START MATERIAL

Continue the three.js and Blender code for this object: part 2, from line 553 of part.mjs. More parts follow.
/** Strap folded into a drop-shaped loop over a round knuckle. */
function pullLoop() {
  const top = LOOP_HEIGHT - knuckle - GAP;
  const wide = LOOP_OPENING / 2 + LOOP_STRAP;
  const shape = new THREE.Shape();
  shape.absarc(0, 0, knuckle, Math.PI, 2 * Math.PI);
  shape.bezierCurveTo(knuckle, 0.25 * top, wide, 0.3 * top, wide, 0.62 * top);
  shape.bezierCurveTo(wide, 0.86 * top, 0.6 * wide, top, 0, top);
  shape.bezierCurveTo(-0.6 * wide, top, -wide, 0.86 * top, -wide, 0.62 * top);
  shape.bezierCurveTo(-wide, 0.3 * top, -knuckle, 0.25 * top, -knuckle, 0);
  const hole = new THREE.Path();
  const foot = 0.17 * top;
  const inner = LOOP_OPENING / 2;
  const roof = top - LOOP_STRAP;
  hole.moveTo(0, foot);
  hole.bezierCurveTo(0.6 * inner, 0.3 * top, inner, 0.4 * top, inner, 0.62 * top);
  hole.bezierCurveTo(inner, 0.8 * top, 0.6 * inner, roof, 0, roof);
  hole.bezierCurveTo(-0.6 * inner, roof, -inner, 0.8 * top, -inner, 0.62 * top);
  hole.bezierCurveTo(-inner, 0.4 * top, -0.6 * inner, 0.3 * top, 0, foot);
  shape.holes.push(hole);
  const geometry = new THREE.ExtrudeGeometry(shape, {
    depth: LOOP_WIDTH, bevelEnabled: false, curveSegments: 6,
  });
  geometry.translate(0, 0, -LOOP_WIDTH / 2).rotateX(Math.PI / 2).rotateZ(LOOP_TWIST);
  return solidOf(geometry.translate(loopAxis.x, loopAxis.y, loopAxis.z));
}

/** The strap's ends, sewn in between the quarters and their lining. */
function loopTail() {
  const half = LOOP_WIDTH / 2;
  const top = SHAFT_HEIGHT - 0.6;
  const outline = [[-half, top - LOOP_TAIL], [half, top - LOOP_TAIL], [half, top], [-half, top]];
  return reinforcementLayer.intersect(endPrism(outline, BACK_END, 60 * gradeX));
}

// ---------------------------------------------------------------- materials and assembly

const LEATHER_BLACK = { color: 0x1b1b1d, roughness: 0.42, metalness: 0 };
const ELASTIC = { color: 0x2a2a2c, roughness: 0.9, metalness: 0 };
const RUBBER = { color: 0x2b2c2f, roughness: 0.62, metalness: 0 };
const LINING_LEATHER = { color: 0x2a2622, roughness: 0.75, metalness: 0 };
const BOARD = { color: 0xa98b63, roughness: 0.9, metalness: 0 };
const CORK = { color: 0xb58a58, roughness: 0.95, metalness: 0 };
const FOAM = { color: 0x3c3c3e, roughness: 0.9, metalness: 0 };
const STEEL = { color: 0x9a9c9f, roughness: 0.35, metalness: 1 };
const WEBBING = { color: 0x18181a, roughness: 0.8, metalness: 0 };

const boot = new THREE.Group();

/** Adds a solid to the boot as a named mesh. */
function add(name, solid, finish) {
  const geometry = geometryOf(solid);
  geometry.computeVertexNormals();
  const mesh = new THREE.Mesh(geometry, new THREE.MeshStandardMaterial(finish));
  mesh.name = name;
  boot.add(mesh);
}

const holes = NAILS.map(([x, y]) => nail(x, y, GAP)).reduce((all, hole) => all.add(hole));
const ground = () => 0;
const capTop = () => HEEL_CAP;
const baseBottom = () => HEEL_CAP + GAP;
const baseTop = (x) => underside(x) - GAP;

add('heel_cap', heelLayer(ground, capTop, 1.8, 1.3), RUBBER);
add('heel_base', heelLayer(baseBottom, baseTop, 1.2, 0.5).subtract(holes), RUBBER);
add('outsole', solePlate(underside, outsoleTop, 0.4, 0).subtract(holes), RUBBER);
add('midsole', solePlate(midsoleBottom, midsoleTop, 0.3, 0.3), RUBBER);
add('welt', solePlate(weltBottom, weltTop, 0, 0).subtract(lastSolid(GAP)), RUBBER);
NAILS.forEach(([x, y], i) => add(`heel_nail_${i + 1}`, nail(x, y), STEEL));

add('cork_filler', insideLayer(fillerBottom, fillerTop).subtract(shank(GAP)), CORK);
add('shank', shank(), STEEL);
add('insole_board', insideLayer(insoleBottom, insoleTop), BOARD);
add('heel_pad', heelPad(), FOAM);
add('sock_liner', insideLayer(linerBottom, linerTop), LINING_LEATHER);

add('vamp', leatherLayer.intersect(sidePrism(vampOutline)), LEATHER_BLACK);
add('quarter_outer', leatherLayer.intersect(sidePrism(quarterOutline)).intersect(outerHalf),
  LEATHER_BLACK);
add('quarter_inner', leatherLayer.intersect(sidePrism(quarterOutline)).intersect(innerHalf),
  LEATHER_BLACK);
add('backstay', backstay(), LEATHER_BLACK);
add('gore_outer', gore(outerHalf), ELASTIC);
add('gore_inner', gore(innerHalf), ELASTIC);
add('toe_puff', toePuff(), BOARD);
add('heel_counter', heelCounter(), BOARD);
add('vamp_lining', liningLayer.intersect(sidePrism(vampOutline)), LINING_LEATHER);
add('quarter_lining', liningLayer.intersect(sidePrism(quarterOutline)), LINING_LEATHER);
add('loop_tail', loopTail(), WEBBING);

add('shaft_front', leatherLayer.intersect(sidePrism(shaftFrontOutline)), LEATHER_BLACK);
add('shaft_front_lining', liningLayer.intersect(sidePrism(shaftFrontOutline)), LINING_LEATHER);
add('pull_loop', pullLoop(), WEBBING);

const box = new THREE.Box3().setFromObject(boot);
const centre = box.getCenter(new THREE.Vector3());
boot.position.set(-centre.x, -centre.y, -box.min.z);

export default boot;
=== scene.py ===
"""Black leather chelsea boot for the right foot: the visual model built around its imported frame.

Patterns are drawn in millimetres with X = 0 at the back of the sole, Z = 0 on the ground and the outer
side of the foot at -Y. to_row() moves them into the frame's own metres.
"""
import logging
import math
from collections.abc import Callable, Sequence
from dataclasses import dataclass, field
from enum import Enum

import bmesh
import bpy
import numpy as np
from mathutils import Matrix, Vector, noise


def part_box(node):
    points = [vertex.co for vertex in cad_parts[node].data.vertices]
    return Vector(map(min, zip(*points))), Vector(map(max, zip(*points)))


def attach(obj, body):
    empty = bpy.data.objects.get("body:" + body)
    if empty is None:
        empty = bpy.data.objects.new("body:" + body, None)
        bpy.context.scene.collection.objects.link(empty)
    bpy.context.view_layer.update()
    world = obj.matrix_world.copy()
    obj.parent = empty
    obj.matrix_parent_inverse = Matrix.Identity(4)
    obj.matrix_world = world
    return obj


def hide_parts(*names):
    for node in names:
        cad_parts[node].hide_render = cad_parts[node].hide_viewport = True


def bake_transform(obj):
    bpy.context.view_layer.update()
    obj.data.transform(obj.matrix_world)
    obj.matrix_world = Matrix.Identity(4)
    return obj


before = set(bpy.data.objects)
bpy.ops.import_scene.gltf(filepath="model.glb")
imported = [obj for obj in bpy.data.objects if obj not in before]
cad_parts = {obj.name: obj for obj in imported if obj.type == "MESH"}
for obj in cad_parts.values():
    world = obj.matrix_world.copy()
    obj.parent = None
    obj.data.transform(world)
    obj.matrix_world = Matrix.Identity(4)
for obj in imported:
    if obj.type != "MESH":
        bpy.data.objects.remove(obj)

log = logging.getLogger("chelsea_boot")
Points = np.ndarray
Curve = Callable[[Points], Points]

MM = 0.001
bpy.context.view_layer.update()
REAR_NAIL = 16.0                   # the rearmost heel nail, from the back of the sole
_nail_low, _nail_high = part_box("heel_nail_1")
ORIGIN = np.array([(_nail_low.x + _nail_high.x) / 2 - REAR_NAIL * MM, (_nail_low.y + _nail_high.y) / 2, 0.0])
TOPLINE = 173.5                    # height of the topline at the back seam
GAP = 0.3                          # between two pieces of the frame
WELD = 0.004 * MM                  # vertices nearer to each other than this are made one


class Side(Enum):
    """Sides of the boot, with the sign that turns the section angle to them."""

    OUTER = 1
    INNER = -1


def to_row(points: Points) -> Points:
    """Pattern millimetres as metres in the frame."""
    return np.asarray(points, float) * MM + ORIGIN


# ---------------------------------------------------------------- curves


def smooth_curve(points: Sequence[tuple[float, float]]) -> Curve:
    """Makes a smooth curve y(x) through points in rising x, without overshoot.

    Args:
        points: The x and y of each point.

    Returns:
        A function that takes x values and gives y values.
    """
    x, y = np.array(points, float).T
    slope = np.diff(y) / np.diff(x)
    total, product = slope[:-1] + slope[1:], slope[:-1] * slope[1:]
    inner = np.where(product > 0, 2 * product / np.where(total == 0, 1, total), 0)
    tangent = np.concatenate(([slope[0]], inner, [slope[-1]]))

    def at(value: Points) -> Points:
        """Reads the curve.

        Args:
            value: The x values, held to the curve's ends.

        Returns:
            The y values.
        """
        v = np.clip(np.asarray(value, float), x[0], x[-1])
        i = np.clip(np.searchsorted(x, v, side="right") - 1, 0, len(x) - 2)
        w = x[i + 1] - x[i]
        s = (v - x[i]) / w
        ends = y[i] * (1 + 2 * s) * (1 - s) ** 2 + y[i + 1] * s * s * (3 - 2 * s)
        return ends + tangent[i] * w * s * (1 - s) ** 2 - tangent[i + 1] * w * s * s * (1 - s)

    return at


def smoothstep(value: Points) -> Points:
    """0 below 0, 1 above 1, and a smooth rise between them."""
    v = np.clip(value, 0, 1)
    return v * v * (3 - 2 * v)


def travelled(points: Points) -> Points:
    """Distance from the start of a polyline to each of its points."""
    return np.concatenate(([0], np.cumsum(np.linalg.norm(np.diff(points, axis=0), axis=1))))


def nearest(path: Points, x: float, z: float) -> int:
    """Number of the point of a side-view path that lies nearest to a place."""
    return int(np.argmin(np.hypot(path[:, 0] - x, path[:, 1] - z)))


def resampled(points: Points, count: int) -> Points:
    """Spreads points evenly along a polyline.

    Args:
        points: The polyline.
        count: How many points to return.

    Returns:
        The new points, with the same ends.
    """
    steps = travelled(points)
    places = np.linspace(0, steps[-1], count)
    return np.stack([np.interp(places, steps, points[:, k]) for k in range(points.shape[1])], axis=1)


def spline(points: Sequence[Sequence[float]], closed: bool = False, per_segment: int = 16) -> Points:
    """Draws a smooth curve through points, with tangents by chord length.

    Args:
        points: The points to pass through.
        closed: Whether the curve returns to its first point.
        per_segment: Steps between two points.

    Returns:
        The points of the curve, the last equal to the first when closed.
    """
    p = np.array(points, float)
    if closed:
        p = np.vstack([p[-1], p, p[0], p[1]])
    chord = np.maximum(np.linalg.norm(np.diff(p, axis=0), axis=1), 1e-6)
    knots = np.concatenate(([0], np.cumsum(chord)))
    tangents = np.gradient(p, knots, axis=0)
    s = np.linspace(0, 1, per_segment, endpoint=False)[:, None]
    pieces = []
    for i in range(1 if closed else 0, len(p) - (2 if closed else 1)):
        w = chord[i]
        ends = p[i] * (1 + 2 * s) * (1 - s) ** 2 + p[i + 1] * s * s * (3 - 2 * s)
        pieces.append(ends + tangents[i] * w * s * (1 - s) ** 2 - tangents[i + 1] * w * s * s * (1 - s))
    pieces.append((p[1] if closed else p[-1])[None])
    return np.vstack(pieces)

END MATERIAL

• _WHAT THIS TASK INVOLVES_
Transcribe nothing but the lines from the line with "const box = new" through the line with "its imported frame.", reproducing each exactly.

• _CORRECT RESULT_
const box = new THREE.Box3().setFromObject(boot);
const centre = box.getCenter(new THREE.Vector3());
boot.position.set(-centre.x, -centre.y, -box.min.z);

export default boot;
=== scene.py ===
"""Black leather chelsea boot for the right foot: the visual model built around its imported frame.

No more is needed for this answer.